España hace tiempo que cedió parte de su soberanía económica y fiscal a Europa. Por ello, el traslado de la sede de una empresa a otro país de la Unión Europea no debería provocar el revuelo que ha causado en el caso de Ferrovial. Durante los momentos álgidos del ‘procés’, cerca de ocho mil empresas dejaron de estar domiciliadas en Cataluña, sin que, al parecer, ello haya producido grandes problemas a las finanzas de la Generalidad.

Los representantes políticos podrán realizar las declaraciones que estimen oportunas sobre estos asuntos.

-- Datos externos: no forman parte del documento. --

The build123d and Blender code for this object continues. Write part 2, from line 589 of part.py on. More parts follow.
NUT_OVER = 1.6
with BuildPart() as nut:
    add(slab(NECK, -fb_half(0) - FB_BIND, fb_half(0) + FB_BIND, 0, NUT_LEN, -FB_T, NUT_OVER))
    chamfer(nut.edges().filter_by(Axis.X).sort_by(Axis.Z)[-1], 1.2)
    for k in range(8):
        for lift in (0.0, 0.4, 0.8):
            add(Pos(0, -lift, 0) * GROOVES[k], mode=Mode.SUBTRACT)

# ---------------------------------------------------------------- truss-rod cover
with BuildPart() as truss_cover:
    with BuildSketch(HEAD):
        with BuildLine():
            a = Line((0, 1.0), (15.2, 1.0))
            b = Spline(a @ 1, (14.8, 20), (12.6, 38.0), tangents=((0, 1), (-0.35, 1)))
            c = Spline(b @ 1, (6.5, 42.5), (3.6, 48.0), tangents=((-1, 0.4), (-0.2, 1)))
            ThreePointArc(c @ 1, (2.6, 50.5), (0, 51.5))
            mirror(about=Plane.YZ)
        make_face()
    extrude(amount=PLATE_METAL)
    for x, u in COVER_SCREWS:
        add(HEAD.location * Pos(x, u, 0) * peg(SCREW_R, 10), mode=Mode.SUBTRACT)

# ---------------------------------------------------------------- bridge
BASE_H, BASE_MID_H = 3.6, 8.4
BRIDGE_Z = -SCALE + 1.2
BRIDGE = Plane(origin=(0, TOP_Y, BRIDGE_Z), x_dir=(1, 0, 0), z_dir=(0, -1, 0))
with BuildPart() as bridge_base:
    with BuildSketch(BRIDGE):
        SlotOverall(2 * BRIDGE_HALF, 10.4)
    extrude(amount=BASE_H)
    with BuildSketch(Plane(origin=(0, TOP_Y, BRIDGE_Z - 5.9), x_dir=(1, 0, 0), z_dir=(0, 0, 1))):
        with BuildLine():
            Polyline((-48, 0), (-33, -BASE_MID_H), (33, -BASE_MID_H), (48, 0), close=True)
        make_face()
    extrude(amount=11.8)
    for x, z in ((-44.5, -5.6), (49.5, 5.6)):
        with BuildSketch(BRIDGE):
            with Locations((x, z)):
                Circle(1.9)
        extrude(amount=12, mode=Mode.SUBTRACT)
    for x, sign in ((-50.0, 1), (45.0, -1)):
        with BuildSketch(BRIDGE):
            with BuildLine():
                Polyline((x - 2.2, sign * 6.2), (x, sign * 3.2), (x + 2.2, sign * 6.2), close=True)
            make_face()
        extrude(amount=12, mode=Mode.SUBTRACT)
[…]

Lo que no deberían hacer, en ningún caso, es iniciar una campaña de desprestigio contra los ejecutivos de la empresa, cargada de amenazas veladas y, a veces, no tan veladas.

Ferrovial podrá presentarse a cualesquiera procedimientos de contratación pública en España, aunque su domicilio radique en Países Bajos, como lo hacen centenares de empresas comunitarias. Las directivas europeas procuran que exista un sustrato normativo común en todos los países de la Unión y que no persista elemento alguno de discriminación. De hecho, Ferrovial obtuvo más del 80% de sus ingresos en el extranjero durante el pasado ejercicio.

En su día, y a pesar del vibrante discurso de Manuel Pizarro exhibiendo la Constitución en una mano, el presidente Rodríguez Zapatero obtuvo una victoria simbólica en la OPA sobre Endesa. Afortunadamente, y de momento, los accionistas de Ferrovial han adoptado libremente una decisión legítima y legal. Aun así, veremos lo que nos depara el futuro.

No hay libertad política sin libertad económica. Y viceversa. Otra cuestión distinta es que los poderes públicos establezcan medidas destinadas a garantizar la libre competencia y el idóneo desarrollo de la iniciativa económica. Los grandes enemigos de la libertad económica son los monopolios, tanto mercantiles como políticos. Por ello, es necesario proclamar, una vez más, que la pluralidad es la mejor garantía de la libertad.